The Ama Museum in Taipei, dedicated to Taiwan’s “comfort women,” is to close on Nov. 10 for financial reasons, the Taipei Women’s Rescue Foundation said yesterday.
The museum on Dihua Street (迪化街) in the Dadaocheng (大稻埕) area of Datong District (大同) opened in December 2016 to preserve and highlight historical materials about Taiwanese “comfort women” during World War II to help build public understanding about the women’s experiences.
The museum became a platform for international exchanges on human rights and gender equality, and drew more than 125,000 visitors, the foundation said.
Photo: Nieh Wei-ling, Taipei Times
It worked hard to raise funds to cover the museum’s operating expenses, and the cost of hosting activities, but the rent, maintenance for the 90-year-plus building and its collection, as well as personnel expenses have been high, it said.

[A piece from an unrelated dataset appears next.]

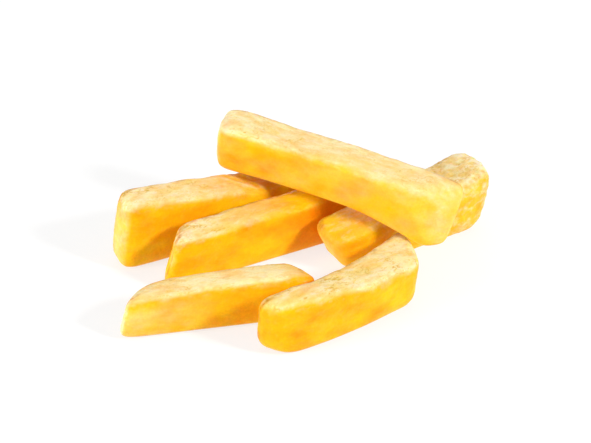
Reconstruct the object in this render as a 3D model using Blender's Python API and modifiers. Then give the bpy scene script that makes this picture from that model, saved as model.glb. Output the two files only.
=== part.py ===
"""A loose heap of thick-cut potato chips: five lie on the table and the longest lies across them.

Metres, +Z up. The origin is at the bottom centre of the heap, and the heap is seen from -Y.
"""

import math
from dataclasses import dataclass

import bmesh
import bpy
from mathutils import Vector, noise
from mathutils.bvhtree import BVHTree

MM = 0.001
HEAP_NAME = "chip_heap"

# How fine the cage of a chip is, and how its surface is worked
SLICES_ALONG = 17
SUBDIVISION = 1
EDGE_TO_CAGE = 1.75  # a cut this many roundings from the corner gives that rounding
CONTACT_GAP = 0.3 * MM
DROP_START = 40.0 * MM
DOME_FADE = 0.4  # share of an end's bulge that is gone at its top and bottom edges
HANG_START = 0.62  # share of the length where an underside starts to reach down
HUMP_PLACE = 0.13  # share of the length where a swelling is highest
HUMP_SPREAD = 0.11  # share of the length over which it falls off

# Sizes of the unevenness: long waves from the knife, short crags from the frying
NOISE_SEED = 5
WAVE_LENGTH = 17.0 * MM
CRAG_LENGTH = 4.5 * MM
FLAT_UNDERSIDE = 2.5 * MM  # below this height a chip has no crags, so it lies flat


@dataclass
class Chip:
    """One cut piece. Sizes are in millimetres, angles in degrees, and lists go from left end to right end."""

    name: str
    middle: tuple
    heading: float
    length: float
    widths: tuple
    heights: tuple
    bend: float = 0.0
    top_tilt: float = 0.0  # how much the far top edge is higher than the near one
    keel: tuple = (0.0, 0.0)  # how much of the far side is cut away at the underside
    hang: float = 0.0  # how far the underside reaches down at the right end
    hump: float = 0.0  # how far the far top edge swells up near the left end
    lean_across: tuple = (0.0, 0.0)  # slope of each end cut across the chip
    lean_up: tuple = (0.0, 0.0)  # slope of each end cut up the chip
    dome: tuple = (0.3, 0.3)  # how far the middle of each end stands out
    foot: tuple = (0.0, 0.0)  # how far the bottom edge of each end stands out
    edge: float = 2.4
    nose: float = 4.0
    pitch: float = 0.0  # how far the right end points up
    wave: float = 0.45
    crag: float = 0.3
    colour: tuple = (0.86, 0.60, 0.16)


BACK_LEFT = Chip(
    name="chip_back_left",
    middle=(-26.1, 8.2),
    heading=31.0,
    length=74.0,
    widths=(14.2, 16.4),
    heights=(25.2, 20.2, 14.6),
    top_tilt=0.4,
    lean_across=(0.1, 0.2),
    lean_up=(0.18, 0.0),
    edge=3.2,
    nose=4.8,
)

MIDDLE_LEFT = Chip(
    name="chip_middle_left",
    middle=(-10.5, -4.1),
    heading=31.0,
    length=68.7,
    widths=(13.0, 13.5),
    heights=(17.6, 17.8, 18.0),
    lean_across=(0.62, -0.1),
    lean_up=(0.28, 0.0),
    foot=(0.8, 0.0),
    edge=2.6,
    nose=4.4,
)

FRONT_LEFT = Chip(
    name="chip_front_left",
    middle=(-24.2, -44.66),
    heading=12.2,
    length=55.0,
    widths=(13.9, 14.2),
    heights=(13.6, 15.5, 15.8),
    top_tilt=-0.8,
    lean_across=(0.57, -0.55),
    lean_up=(0.32, 0.12),
    edge=2.8,
    nose=4.7,
)

FRONT_RIGHT = Chip(
    name="chip_front_right",
    middle=(17.1, -44.6),
    heading=43.6,
    length=62.3,
    widths=(11.2, 20.2),
    heights=(19.0, 16.3, 14.4),
    bend=23.0,
    top_tilt=-0.4,
    lean_across=(-0.52, 1.0),
    lean_up=(0.0, 0.18),
    dome=(2.6, 0.5),
    edge=3.5,
    nose=5.6,
    crag=0.4,
)

RIGHT = Chip(
    name="chip_right",
    middle=(36.6, 5.0),
    heading=35.7,
    length=62.0,
    widths=(17.2, 22.0),
    heights=(14.6, 17.6, 22.2),
    bend=6.0,
    top_tilt=0.6,
    dome=(0.6, 3.4),
    lean_across=(0.1, 0.2),
    lean_up=(-0.44, 0.2),
    edge=4.0,
    nose=6.4,
    wave=0.7,
    crag=0.5,
)

TOP = Chip(
    name="chip_top",
    middle=(12.6, 6.6),
    heading=-31.2,
    length=87.4,
    widths=(16.9, 17.8),
    heights=(16.6, 15.4, 15.3),
    bend=-12.5,
    keel=(2.0, 12.0),
    hang=5.0,
    hump=1.3,
    dome=(0.6, 0.2),
    lean_across=(-0.3, 0.8),
    lean_up=(0.06, -0.42),
    edge=2.5,
    nose=4.4,
    pitch=-2.2,
)

ON_THE_TABLE = (BACK_LEFT, MIDDLE_LEFT, FRONT_LEFT, FRONT_RIGHT, RIGHT)


def clear_scene():
    """Starts from nothing."""
    for old in list(bpy.data.objects):
        bpy.data.objects.remove(old, do_unlink=True)


def between(pair, share):
    """A size that changes evenly from the left end to the right end."""
    return pair[0] + (pair[1] - pair[0]) * share


def through(three, share):
    """A size that runs in a smooth curve through its values at the left end, the middle and the right end."""
    left, middle, right = three
    place = 2.0 * share - 1.0
    return middle + place * (right - left) / 2.0 + place**2 * ((left + right) / 2.0 - middle)


def hanging(chip, share):
    """How far the underside reaches below the rest of it, beyond its last support."""
    return chip.hang * max((share - HANG_START) / (1.0 - HANG_START), 0.0) ** 1.5


def swelling(chip, share, side):
    """How far the top stands up near the left end, most at its far edge."""
    fall = math.exp(-(((share - HUMP_PLACE) / HUMP_SPREAD) ** 2))
    return chip.hump * fall * (1.0 + side) / 2.0


def cut_places(half_size, rounding, cuts):
    """Where a side from -1 to 1 is cut, so that its corners get the rounding."""
    outer = 1.0 - min(EDGE_TO_CAGE * rounding / half_size, 0.7)
    return [outer * (2.0 * step / (cuts - 1) - 1.0) for step in range(cuts)]


def cut_cube(chip):
    """A cube from -1 to 1 cut into slices along the chip and three strips on each side."""
    cage = bmesh.new()
    bmesh.ops.create_cube(cage, size=2.0)
    half_width = sum(chip.widths) / 4.0
    half_height = chip.heights[1] / 2.0
    places = (
        cut_places(chip.length / 2.0, chip.nose, SLICES_ALONG),
        cut_places(half_width, chip.edge, 2),
        cut_places(half_height, chip.edge, 2),
    )
    for axis, cuts in enumerate(places):
        normal = Vector([float(axis == other) for other in range(3)])
        for place in cuts:
            everything = cage.verts[:] + cage.edges[:] + cage.faces[:]
            bmesh.ops.bisect_plane(cage, geom=everything, plane_co=normal * place, plane_no=normal)
    return cage


def bent(along, across, chip):
    """A point of a straight chip moved onto its bend, a round arc in plan."""
    turn = math.radians(chip.bend)
    if abs(turn) < 0.001:
        return along, across
    radius = chip.length / turn
    angle = along / radius
    return (radius - across) * math.sin(angle), radius - (radius - across) * math.cos(angle)


def chip_point(unit, chip):
    """Where a point of the cut cube lies in the chip, in metres from the middle of its underside."""
    share = (unit.x + 1.0) / 2.0
    up = (unit.z + 1.0) / 2.0
    top_width = between(chip.widths, share)
    width = top_width - (1.0 - up) * between(chip.keel, share)
    height = through(chip.heights, share)
    top = height + chip.top_tilt * unit.y + swelling(chip, share, unit.y)
    across = (unit.y + 1.0) / 2.0 * width - top_width / 2.0
    z = up * top - (1.0 - up) * hanging(chip, share)
    cut = [chip.lean_across[end] * across + chip.lean_up[end] * (z - height / 2.0) for end in (0, 1)]
    bulge = between(chip.dome, share) * (1.0 - unit.y**2) * (1.0 - DOME_FADE * unit.z**2)
    foot = between(chip.foot, share) * (1.0 - up) ** 3
    along = unit.x * (chip.length / 2.0 + bulge + foot) + between(cut, share)
    x, y = bent(along, across, chip)
    return Vector((x, y, z)) * MM


def seed_of(chip):
    """An offset into the noise that belongs to this chip alone."""
    return Vector((sum(chip.middle), chip.length, chip.heading))


def wave_at(point, chip):
    """The slow unevenness of the cut faces, zero at the underside."""
    place = point / WAVE_LENGTH + seed_of(chip)
    fade = min(max(point.z / FLAT_UNDERSIDE, 0.0), 1.0)
    return noise.noise_vector(place) * chip.wave * MM * fade


def shape_cage(cage, chip):
    """Gives the cut cube the chip's form."""
    for vert in cage.verts:
        point = chip_point(vert.co, chip)
        vert.co = point + wave_at(point, chip)


def smoothed_mesh(cage, chip):
    """The subdivided surface of the cage, as a mesh of its own."""
    rough = bpy.data.meshes.new(chip.name + "_cage")
    cage.to_mesh(rough)
    cage.free()
    holder = bpy.data.objects.new(chip.name + "_cage", rough)
    bpy.context.scene.collection.objects.link(holder)
    subdivision = holder.modifiers.new("soft form", "SUBSURF")
    subdivision.levels = SUBDIVISION
    subdivision.render_levels = SUBDIVISION
    graph = bpy.context.evaluated_depsgraph_get()
    mesh = bpy.data.meshes.new_from_object(holder.evaluated_get(graph))
    bpy.data.objects.remove(holder, do_unlink=True)
    bpy.data.meshes.remove(rough)
    mesh.name = chip.name
    return mesh


def add_crags(mesh, chip):
    """Raises and sinks the fried surface along its normals, and leaves the underside flat."""
    normals = [vert.normal.copy() for vert in mesh.vertices]
    for vert, normal in zip(mesh.vertices, normals):
        fade = min(max(vert.co.z / FLAT_UNDERSIDE - 1.0, 0.0), 1.0)
        height = noise.fractal(vert.co / CRAG_LENGTH + seed_of(chip), 0.8, 2.0, 2)
        vert.co += normal * height * chip.crag * MM * fade
    mesh.shade_smooth()


def chip_material(chip):
    """Fried potato: warm yellow and slightly oily."""
    material = bpy.data.materials.new(chip.name)
    material.use_nodes = True
    surface = material.node_tree.nodes["Principled BSDF"]
    surface.inputs["Base Color"].default_value = (*chip.colour, 1.0)
    surface.inputs["Roughness"].default_value = 0.45
    surface.inputs["Metallic"].default_value = 0.0
    return material


def add_chip(chip, heap, parent):
    """One chip in its place, standing on the table."""
    cage = cut_cube(chip)
    shape_cage(cage, chip)
    mesh = smoothed_mesh(cage, chip)
    add_crags(mesh, chip)
    mesh.materials.append(chip_material(chip))
    thing = bpy.data.objects.new(chip.name, mesh)
    thing.location = (chip.middle[0] * MM, chip.middle[1] * MM, 0.0)
    thing.rotation_euler = (0.0, -math.radians(chip.pitch), math.radians(chip.heading))
    thing.parent = parent
    heap.objects.link(thing)
    return thing


def surface_of(thing):
    """The points and the searchable surface of a placed chip, in world space."""
    bpy.context.view_layer.update()
    points = [thing.matrix_world @ vert.co for vert in thing.data.vertices]
    faces = [tuple(face.vertices) for face in thing.data.polygons]
    return points, BVHTree.FromPolygons(points, faces)


def clearance(upper, lower):
    """How far the upper chip can sink before it meets the lower one."""
    upper_points, upper_tree = surface_of(upper)
    lower_points, lower_tree = surface_of(lower)
    down = Vector((0.0, 0.0, -1.0))
    drops = [lower_tree.ray_cast(point, down)[3] for point in upper_points]
    drops += [upper_tree.ray_cast(point, -down)[3] for point in lower_points]
    return min((drop for drop in drops if drop is not None), default=math.inf)


def lay_on(upper, supports):
    """Lowers a chip from well above until it lies on the others, a hair clear of them."""
    upper.location.z = DROP_START
    drop = min(clearance(upper, lower) for lower in supports)
    upper.location.z -= drop - CONTACT_GAP


def centre_heap(parent, things):
    """Brings the middle of the heap's outline to the origin."""
    points = [point for thing in things for point in surface_of(thing)[0]]
    for axis in (0, 1):
        values = [point[axis] for point in points]
        parent.location[axis] -= (min(values) + max(values)) / 2.0
    parent.location.z -= min(point.z for point in points)


def build_heap():
    """The whole heap."""
    clear_scene()
    noise.seed_set(NOISE_SEED)
    heap = bpy.data.collections.new(HEAP_NAME)
    bpy.context.scene.collection.children.link(heap)
    parent = bpy.data.objects.new(HEAP_NAME, None)
    heap.objects.link(parent)
    lower = [add_chip(chip, heap, parent) for chip in ON_THE_TABLE]
    top = add_chip(TOP, heap, parent)
    lay_on(top, lower)
    centre_heap(parent, lower + [top])


build_heap()
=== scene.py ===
"""Looks of a loose heap of thick-cut potato chips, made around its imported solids.

Metres, +Z up, seen from -Y. Each chip is the surface of its solid, worked up into a fried crust.
"""

import math
from dataclasses import dataclass

import bmesh
import bpy
import numpy as np
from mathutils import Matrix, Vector, noise


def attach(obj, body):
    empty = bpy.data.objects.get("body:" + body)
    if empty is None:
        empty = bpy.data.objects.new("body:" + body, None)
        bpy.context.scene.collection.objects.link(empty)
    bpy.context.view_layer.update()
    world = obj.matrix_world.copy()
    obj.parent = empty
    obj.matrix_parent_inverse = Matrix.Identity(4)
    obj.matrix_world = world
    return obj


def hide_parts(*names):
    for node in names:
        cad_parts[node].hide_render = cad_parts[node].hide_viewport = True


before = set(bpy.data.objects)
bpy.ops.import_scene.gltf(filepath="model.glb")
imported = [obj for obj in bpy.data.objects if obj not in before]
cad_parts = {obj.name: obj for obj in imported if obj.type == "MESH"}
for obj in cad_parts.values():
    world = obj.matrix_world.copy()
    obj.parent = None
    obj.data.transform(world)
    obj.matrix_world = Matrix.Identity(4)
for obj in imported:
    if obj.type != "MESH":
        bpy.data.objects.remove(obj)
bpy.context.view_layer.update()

MM = 0.001

# The surface mesh: its grain, and how far facets and edges are smoothed
VOXEL = 0.28 * MM
JOIN_DISTANCE = 0.001 * MM
FACET_ROUNDS = 2
FACET_SMOOTHING = 55
FORM_SMOOTHING = 60  # this much more smoothing shows which way the faces of the cut look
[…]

Despite government support, shop revenue and donations, the museum lost between NT$4 million and NT$5 million (US$135,359 and US$169,199) annually over the past three years, it said.
The foundation sold its office last year to make up for the losses.
However, the COVID-19 pandemic exacerbated the operational challenges, given the cancelation of tour group visits and an overall decline in visitor numbers, which led to a sharp decrease in ticket sales, shop revenue and donations, it said.
The foundation said it decided not to renew the museum’s lease on its premises when it expires in December, but it hoped the public would take advantage of the museum’s final months to visit.